[CAD and scene scripts]
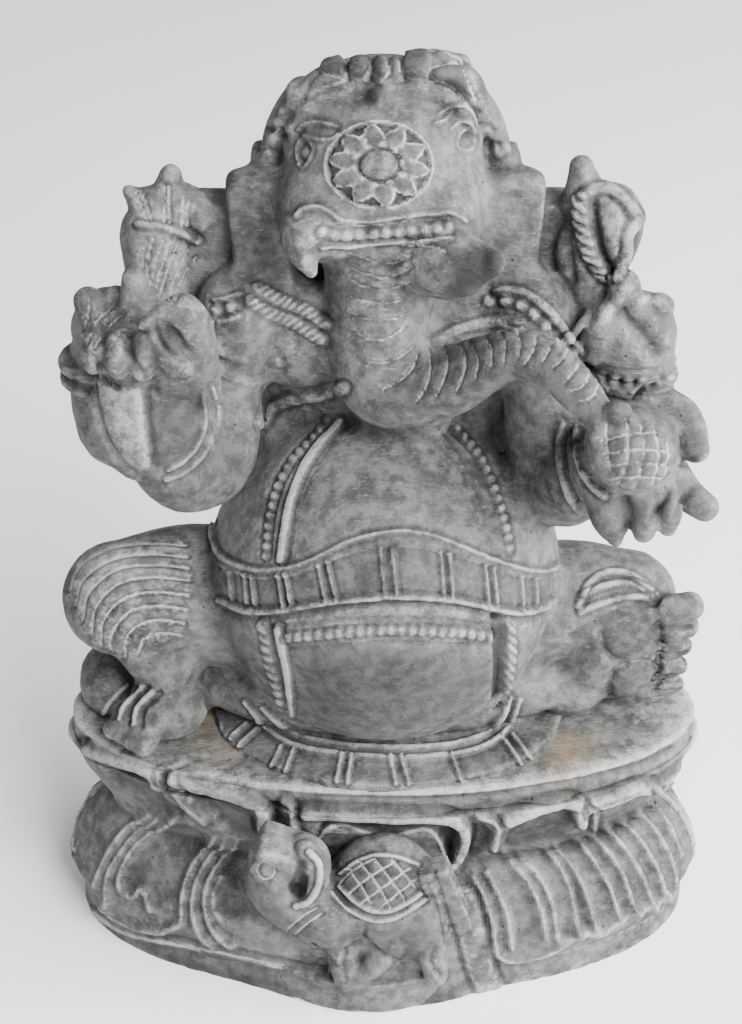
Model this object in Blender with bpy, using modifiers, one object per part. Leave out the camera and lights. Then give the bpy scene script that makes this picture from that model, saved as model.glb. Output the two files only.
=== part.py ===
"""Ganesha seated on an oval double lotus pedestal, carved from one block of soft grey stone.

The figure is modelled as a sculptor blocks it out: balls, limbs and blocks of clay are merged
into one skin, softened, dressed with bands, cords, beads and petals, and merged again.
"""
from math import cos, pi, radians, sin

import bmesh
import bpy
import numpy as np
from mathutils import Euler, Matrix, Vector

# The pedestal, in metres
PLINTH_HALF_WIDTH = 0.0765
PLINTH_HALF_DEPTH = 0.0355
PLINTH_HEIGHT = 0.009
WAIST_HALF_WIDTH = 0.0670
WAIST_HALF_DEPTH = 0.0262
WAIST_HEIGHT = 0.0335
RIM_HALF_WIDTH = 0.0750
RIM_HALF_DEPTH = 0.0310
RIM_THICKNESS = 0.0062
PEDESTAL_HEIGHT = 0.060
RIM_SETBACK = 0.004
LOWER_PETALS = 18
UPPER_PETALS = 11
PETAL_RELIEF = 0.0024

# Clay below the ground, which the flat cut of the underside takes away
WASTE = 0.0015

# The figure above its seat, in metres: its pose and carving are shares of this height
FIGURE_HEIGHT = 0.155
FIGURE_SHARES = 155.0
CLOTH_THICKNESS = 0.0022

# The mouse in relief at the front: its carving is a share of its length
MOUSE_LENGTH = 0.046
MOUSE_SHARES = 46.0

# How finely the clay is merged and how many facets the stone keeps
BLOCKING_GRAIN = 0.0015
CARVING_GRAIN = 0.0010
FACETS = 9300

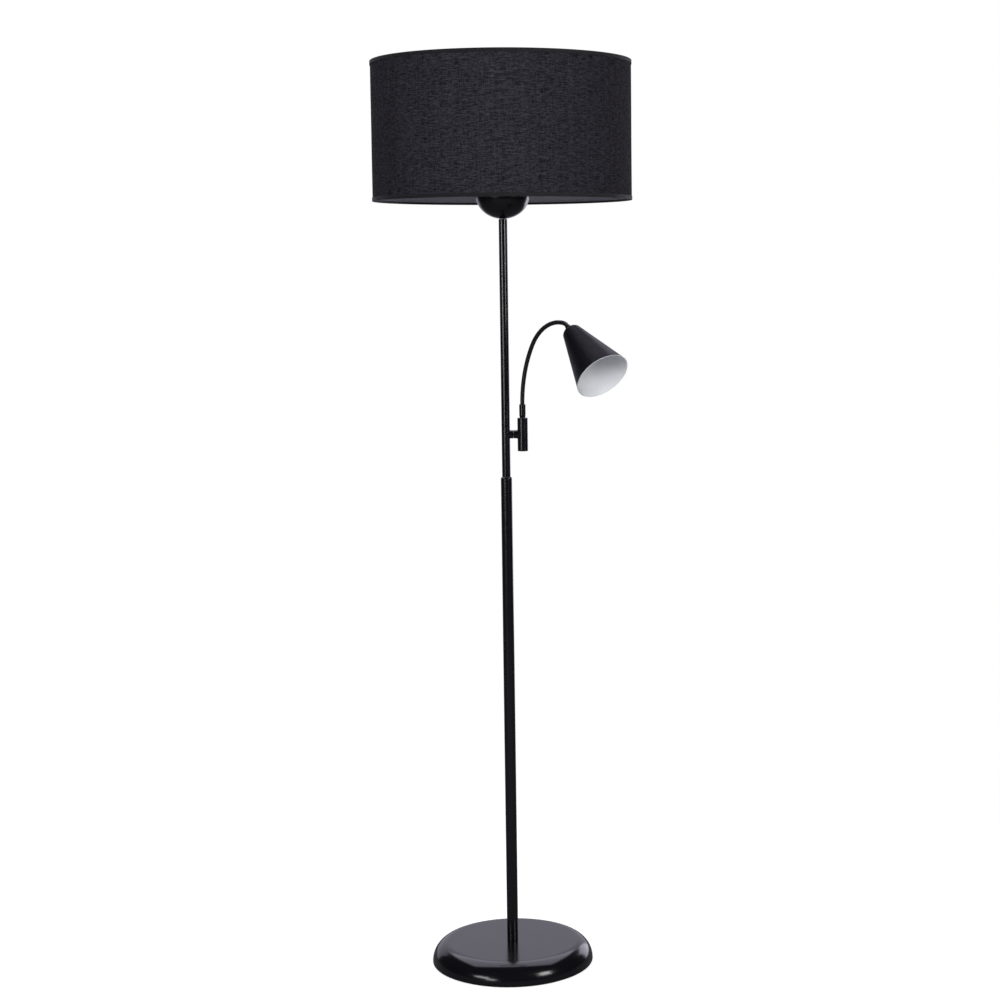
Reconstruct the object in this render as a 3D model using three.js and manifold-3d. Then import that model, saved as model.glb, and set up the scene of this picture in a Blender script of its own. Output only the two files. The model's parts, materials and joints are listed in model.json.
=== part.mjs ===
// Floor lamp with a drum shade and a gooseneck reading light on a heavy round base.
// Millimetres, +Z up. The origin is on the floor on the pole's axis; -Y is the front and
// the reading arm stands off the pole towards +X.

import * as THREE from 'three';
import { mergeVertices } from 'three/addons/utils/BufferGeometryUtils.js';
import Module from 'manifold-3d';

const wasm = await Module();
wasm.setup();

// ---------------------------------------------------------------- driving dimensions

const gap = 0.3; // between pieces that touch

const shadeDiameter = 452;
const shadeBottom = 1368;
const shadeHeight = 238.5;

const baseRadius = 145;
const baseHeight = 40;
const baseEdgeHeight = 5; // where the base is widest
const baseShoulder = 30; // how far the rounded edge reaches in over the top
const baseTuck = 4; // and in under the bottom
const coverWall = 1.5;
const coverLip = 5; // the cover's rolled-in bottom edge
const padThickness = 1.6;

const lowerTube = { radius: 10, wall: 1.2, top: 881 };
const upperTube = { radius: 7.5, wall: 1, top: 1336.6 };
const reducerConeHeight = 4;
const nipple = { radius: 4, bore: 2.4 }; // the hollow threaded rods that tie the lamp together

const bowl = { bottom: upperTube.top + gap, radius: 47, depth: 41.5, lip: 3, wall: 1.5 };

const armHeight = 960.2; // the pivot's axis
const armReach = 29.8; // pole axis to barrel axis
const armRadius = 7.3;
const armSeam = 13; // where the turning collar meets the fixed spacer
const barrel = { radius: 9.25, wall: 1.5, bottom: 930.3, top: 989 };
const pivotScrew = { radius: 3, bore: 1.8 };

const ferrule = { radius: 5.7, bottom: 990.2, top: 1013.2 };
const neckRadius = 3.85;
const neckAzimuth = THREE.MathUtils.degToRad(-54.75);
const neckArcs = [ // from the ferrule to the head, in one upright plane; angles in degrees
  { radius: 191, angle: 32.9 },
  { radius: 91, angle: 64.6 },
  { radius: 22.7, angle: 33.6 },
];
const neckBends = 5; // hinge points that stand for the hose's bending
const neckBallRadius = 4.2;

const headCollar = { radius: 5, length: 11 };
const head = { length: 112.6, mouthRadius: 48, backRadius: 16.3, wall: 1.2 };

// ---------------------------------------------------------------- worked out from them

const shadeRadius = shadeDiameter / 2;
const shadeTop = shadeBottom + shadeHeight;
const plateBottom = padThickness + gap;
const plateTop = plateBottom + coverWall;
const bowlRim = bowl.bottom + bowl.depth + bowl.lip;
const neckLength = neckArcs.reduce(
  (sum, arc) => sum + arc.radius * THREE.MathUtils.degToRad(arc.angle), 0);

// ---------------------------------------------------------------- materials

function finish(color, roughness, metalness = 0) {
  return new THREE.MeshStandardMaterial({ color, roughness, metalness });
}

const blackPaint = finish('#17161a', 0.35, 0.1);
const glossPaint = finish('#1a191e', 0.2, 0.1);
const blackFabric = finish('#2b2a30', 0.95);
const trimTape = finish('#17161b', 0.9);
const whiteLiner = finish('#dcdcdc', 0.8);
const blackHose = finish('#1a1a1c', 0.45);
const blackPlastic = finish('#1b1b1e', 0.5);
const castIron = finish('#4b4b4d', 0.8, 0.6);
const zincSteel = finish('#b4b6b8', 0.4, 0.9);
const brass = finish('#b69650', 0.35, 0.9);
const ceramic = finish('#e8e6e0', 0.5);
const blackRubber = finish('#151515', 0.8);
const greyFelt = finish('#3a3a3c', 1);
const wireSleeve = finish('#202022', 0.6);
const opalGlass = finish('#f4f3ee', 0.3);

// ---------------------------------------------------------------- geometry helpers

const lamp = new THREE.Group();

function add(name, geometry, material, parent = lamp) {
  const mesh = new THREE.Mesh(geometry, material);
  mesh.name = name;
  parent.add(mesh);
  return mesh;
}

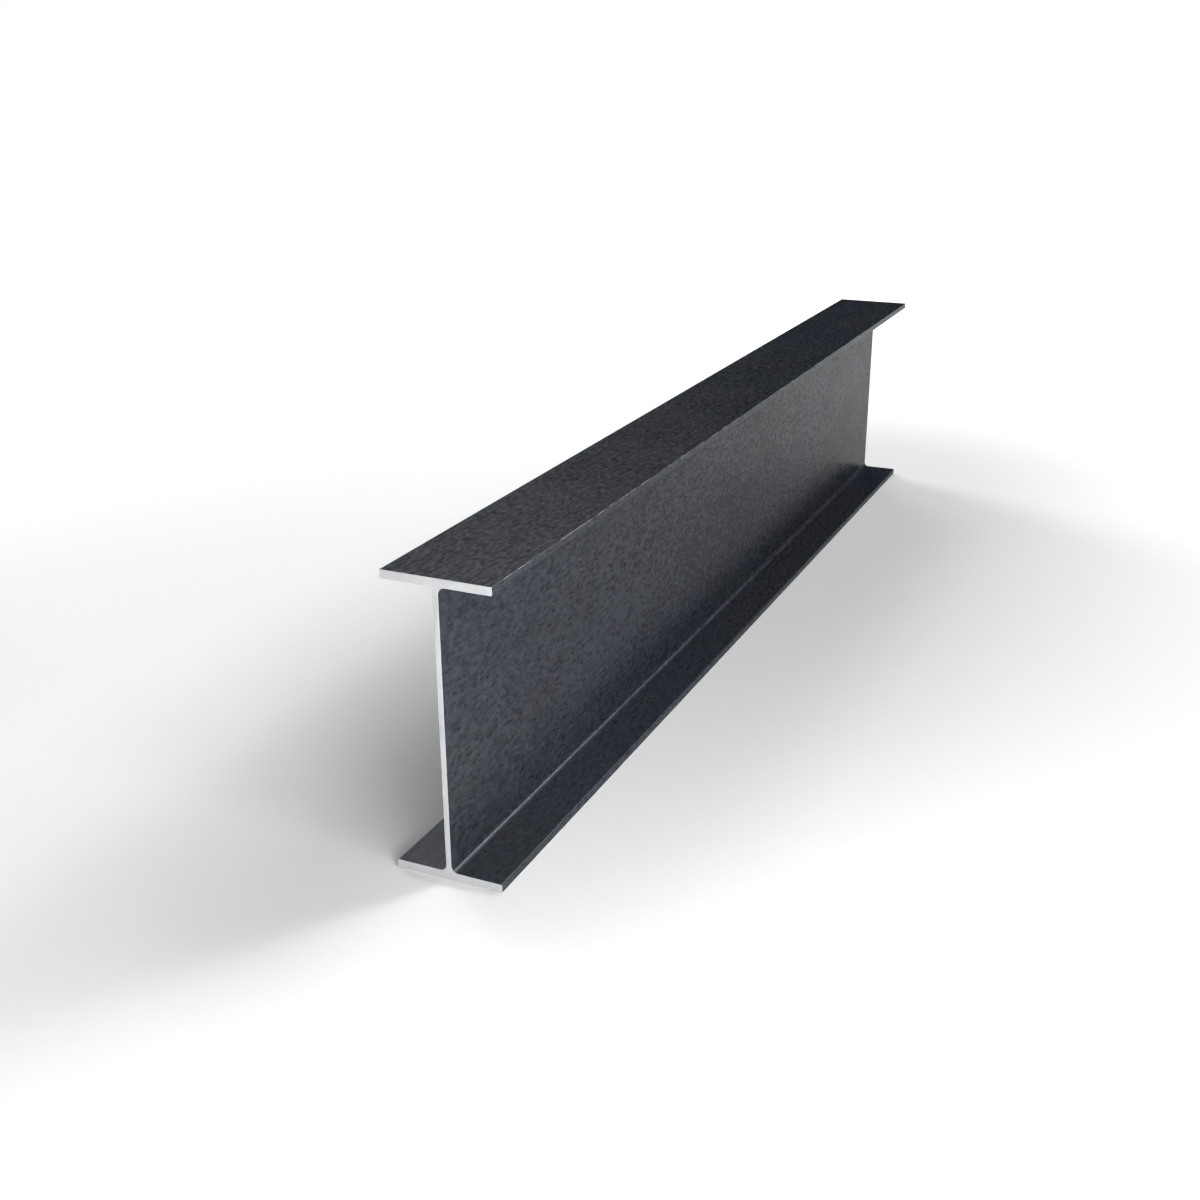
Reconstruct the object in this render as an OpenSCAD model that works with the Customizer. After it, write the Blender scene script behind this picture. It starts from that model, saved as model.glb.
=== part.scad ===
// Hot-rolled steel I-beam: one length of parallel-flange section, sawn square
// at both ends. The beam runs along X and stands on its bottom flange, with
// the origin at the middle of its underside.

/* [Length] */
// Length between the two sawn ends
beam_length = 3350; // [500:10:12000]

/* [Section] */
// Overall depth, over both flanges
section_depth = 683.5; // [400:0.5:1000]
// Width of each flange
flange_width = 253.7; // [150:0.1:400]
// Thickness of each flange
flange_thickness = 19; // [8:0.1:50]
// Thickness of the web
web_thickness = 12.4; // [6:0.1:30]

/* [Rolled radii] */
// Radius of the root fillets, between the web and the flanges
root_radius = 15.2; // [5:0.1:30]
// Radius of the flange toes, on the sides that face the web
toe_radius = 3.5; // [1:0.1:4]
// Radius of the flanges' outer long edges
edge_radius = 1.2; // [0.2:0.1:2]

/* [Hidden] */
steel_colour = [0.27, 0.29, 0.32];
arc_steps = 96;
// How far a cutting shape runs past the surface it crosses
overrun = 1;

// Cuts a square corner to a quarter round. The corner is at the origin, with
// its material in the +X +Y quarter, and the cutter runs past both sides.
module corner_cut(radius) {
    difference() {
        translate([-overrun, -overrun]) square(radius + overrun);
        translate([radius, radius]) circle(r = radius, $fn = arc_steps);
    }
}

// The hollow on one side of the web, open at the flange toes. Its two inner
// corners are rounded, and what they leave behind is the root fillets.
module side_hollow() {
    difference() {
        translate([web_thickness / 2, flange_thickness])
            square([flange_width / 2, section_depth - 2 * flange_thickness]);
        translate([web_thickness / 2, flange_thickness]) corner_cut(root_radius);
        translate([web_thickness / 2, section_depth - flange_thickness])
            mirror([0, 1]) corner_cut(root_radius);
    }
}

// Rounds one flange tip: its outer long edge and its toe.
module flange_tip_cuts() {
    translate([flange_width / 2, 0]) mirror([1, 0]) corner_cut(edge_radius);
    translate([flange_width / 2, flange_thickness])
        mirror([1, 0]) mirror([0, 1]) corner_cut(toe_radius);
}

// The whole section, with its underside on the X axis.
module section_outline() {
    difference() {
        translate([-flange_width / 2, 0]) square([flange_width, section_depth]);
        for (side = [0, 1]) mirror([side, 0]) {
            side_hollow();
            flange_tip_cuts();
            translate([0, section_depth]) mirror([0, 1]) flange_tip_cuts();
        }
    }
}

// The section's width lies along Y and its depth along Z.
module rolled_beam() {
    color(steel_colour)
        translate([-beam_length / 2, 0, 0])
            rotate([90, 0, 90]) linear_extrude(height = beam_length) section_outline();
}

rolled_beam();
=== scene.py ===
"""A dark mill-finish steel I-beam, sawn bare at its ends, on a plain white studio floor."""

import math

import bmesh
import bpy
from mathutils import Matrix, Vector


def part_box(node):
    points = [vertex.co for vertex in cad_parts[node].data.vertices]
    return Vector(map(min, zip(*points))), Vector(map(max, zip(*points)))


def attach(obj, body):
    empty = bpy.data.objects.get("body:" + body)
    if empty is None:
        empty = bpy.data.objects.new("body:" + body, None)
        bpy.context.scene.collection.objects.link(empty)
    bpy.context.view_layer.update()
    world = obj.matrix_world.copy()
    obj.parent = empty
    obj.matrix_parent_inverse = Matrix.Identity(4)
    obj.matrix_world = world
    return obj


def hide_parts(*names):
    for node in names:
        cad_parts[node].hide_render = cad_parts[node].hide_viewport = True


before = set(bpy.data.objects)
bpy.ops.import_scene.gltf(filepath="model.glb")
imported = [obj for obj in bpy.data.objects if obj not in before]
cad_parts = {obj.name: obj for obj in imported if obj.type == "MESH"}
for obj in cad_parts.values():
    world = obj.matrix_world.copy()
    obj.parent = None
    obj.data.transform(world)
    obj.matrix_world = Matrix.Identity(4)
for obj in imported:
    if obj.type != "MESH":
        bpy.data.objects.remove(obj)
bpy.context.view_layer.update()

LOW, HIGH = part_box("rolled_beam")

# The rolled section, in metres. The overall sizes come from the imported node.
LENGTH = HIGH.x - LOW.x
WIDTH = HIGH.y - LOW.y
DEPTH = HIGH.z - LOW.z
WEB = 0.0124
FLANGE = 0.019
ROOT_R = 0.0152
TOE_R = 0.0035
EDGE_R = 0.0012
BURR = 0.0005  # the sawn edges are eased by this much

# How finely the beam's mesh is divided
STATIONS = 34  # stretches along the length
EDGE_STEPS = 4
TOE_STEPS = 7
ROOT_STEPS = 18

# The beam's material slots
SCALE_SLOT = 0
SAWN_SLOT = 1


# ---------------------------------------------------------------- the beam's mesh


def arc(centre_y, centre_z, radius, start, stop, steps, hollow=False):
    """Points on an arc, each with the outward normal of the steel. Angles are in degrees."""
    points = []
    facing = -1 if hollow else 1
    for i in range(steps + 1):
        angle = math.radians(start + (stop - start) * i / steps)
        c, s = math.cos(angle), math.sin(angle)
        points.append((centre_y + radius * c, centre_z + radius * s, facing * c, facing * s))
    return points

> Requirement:
Copy every line of the records above, starting with the first, up to and including the line containing "PETAL_RELIEF = 0.0024".

> Answer to this task:
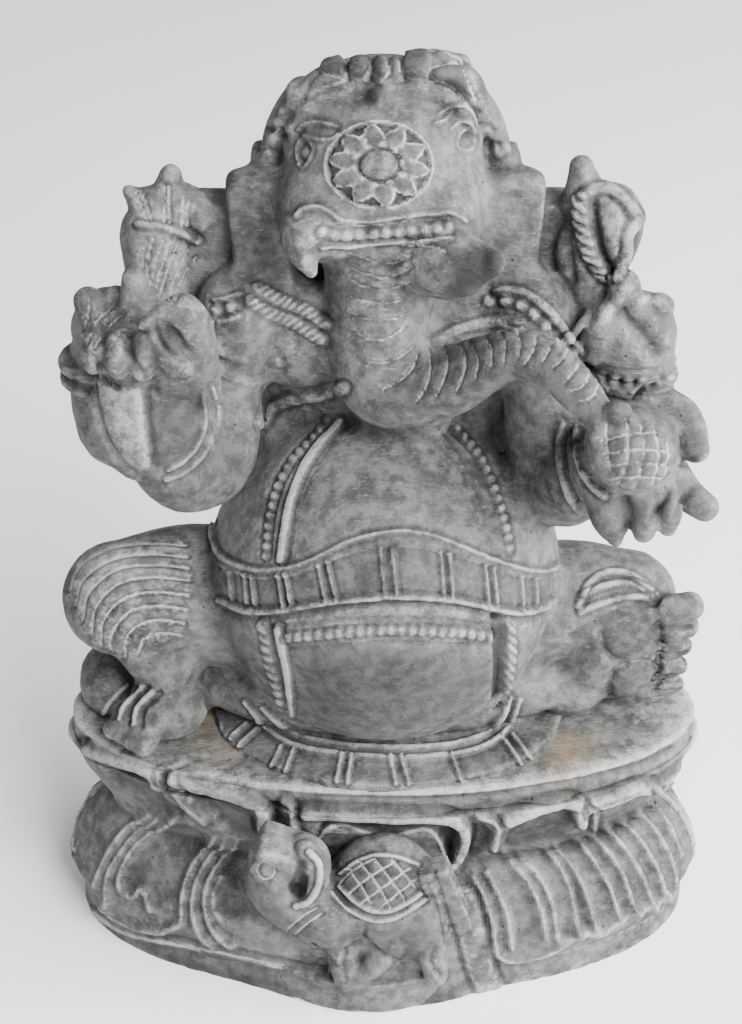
Model this object in Blender with bpy, using modifiers, one object per part. Leave out the camera and lights. Then give the bpy scene script that makes this picture from that model, saved as model.glb. Output the two files only.
=== part.py ===
"""Ganesha seated on an oval double lotus pedestal, carved from one block of soft grey stone.

The figure is modelled as a sculptor blocks it out: balls, limbs and blocks of clay are merged
into one skin, softened, dressed with bands, cords, beads and petals, and merged again.
"""
from math import cos, pi, radians, sin

import bmesh
import bpy
import numpy as np
from mathutils import Euler, Matrix, Vector

# The pedestal, in metres
PLINTH_HALF_WIDTH = 0.0765
PLINTH_HALF_DEPTH = 0.0355
PLINTH_HEIGHT = 0.009
WAIST_HALF_WIDTH = 0.0670
WAIST_HALF_DEPTH = 0.0262
WAIST_HEIGHT = 0.0335
RIM_HALF_WIDTH = 0.0750
RIM_HALF_DEPTH = 0.0310
RIM_THICKNESS = 0.0062
PEDESTAL_HEIGHT = 0.060
RIM_SETBACK = 0.004
LOWER_PETALS = 18
UPPER_PETALS = 11
PETAL_RELIEF = 0.0024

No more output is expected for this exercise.